An Adapter for Apache Calcite that allows a Java service to query Apache Kudu. Apache Calcite is a SQL library used in several large products within Apache Foundation to parse, optimize and Calcite-Kudu leverages it to execute queries against Kudu -- a fast analytics database.
Calcite Kudu ships a Shaded Jar file that can be used as a SQL Client into an existing Kudu Cluster. Maven can be used to download the jar and then executed through Java Virtual Machine
$ mvn org.apache.maven.plugins:maven-dependency-plugin:get \
-Dartifact=com.twilio:kudu-sql-cli:1.0.17
$ java -jar ~/.m2/repository/com/twilio/kudu-sql-cli/1.0.17/kudu-sql-cli-1.0.17.jar -c kudu-leader1,kudu-leader2,kudu-leader3
This will work from a machine able to communicate with both Kudu Leaders and Kudu TServers. To test this out locally follow the README in the cli directory.
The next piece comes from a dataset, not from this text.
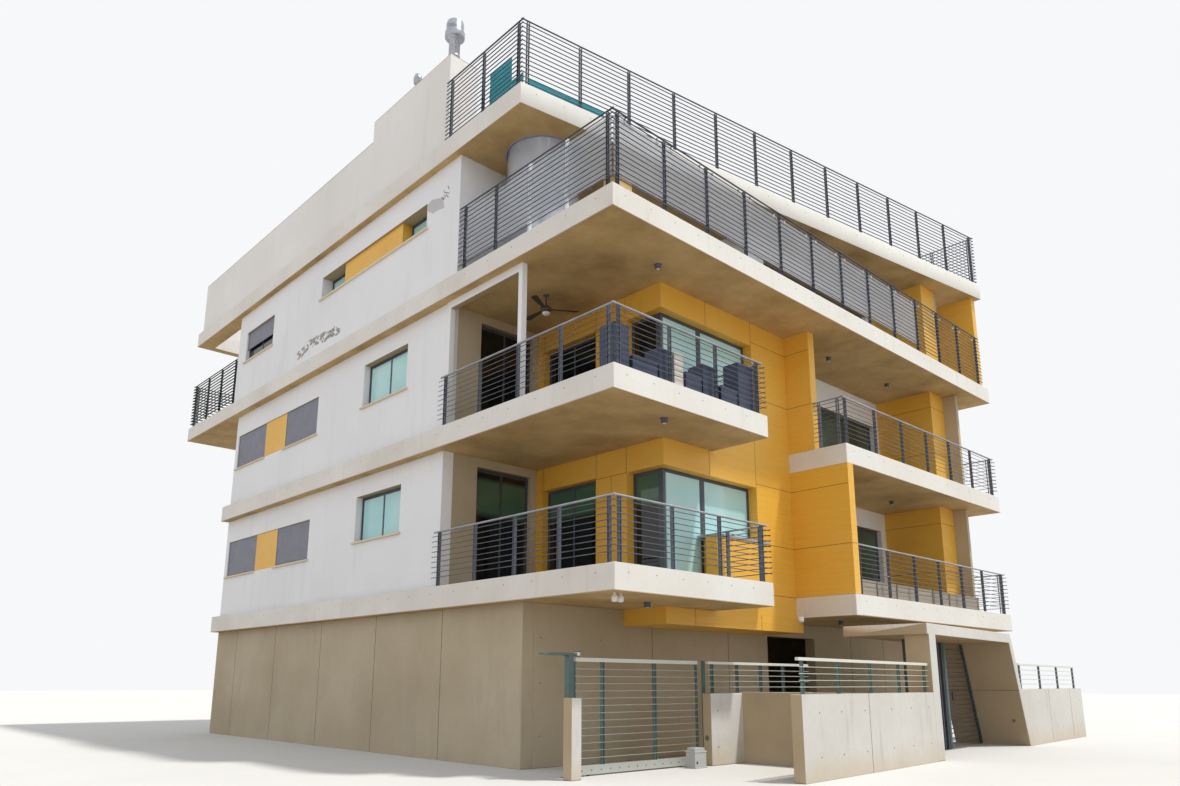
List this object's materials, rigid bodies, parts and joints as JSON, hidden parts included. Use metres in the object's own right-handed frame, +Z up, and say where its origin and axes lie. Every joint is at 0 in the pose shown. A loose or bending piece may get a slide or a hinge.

Add the dependency to your project:
<dependency>
<groupId>com.twilio</groupId>
<artifactId>kudu-sql-adapter</artifactId>
<version>1.0.17</version>
</dependency>
The library provides a JDBC connection template that can be used with any JDBC library. To create the JDBC connection string:
import com.twilio.kudu.sql.JDBCUtil;
import com.twilio.kudu.sql.schema.DefaultKuduSchemaFactory;
// Use JDBCUtil#CALCITE_MODEL_TEMPLATE_DML_DDL_ENABLED for INSERT and DDL support
final String jdbcURL = String.format(JDBCUtil.CALCITE_MODEL_TEMPLATE,
DefaultKuduSchemaFactory.class.getName(),
kuduConnectionString);
This JDBC url can be handed off to any of the database pooling libraries like
to execute queries.
Apache Kudu doesn't support DESCENDING
sort keys. To provide this functionally, we decided to write the data in a particular way:
public static final Instant EPOCH_DAY_FOR_REVERSE_SORT = Instant.parse("9999-12-31T00:00:00.000000Z");
public static final Long EPOCH_FOR_REVERSE_SORT_IN_MILLISECONDS = EPOCH_DAY_FOR_REVERSE_SORT.toEpochMilli();
// EPOCH_FOR_REVERSE_SORT_IN_MICROSECONDS - ACTUAL-DATE-OF-EVENT = DATE-TO-STORE
public static final Long EPOCH_FOR_REVERSE_SORT_IN_MICROSECONDS = TimestampUtil
.timestampToMicros(new Timestamp(EPOCH_FOR_REVERSE_SORT_IN_MILLISECONDS));
Using these constants at write time, our system writes to Kudu a translated date field using this formula EPOCH_FOR_REVERSE_SORT_IN_MICROSECONDS - ACTUAL-DATE-OF-EVENT
. And at read time, our system reverses this logic keeping it transparent to the end user. Calcite-Kudu
translates timestamps at read time back into their actual values. This implementation allows Calcite-Kudu
to leverage Kudu's existing sort logic preventing costly sorting behavior in our services.
When creating a Table using DDL, specify the column as DESC
. In the following example, UNIXTIME_MICROS_COL
is setup as DESCENDING
sort.
CREATE TABLE "DEMO" (
STRING_COL VARCHAR COLUMN_ENCODING 'PREFIX_ENCODING' COMPRESSION 'LZ4' DEFAULT 'abc' BLOCK_SIZE 5000,
UNIXTIME_MICROS_COL TIMESTAMP DESC DEFAULT 1234567890 ROW_TIMESTAMP COMMENT 'this column is the timestamp',
INT64_COL BIGINT DEFAULT 1234567890,
INT8_COL TINYINT not null DEFAULT -128,
INT16_COL SMALLINT not null DEFAULT -32768,
INT32_COL INTEGER not null DEFAULT -2147483648 COMMENT 'INT32 column',
BINARY_COL VARBINARY DEFAULT x'AB',
FLOAT_COL FLOAT DEFAULT 0.0123456789,
DOUBLE_COL DOUBLE DEFAULT 0.0123456789,
DECIMAL_COL DECIMAL(22, 6) DEFAULT 1234567890.123456,
PRIMARY KEY (STRING_COL, UNIXTIME_MICROS_COL, INT64_COL))
PARTITION BY HASH (STRING_COL) PARTITIONS 17 NUM_REPLICAS 1
TBLPROPERTIES ('kudu.table.history_max_age_sec'=7200, 'invalid.property'='1234')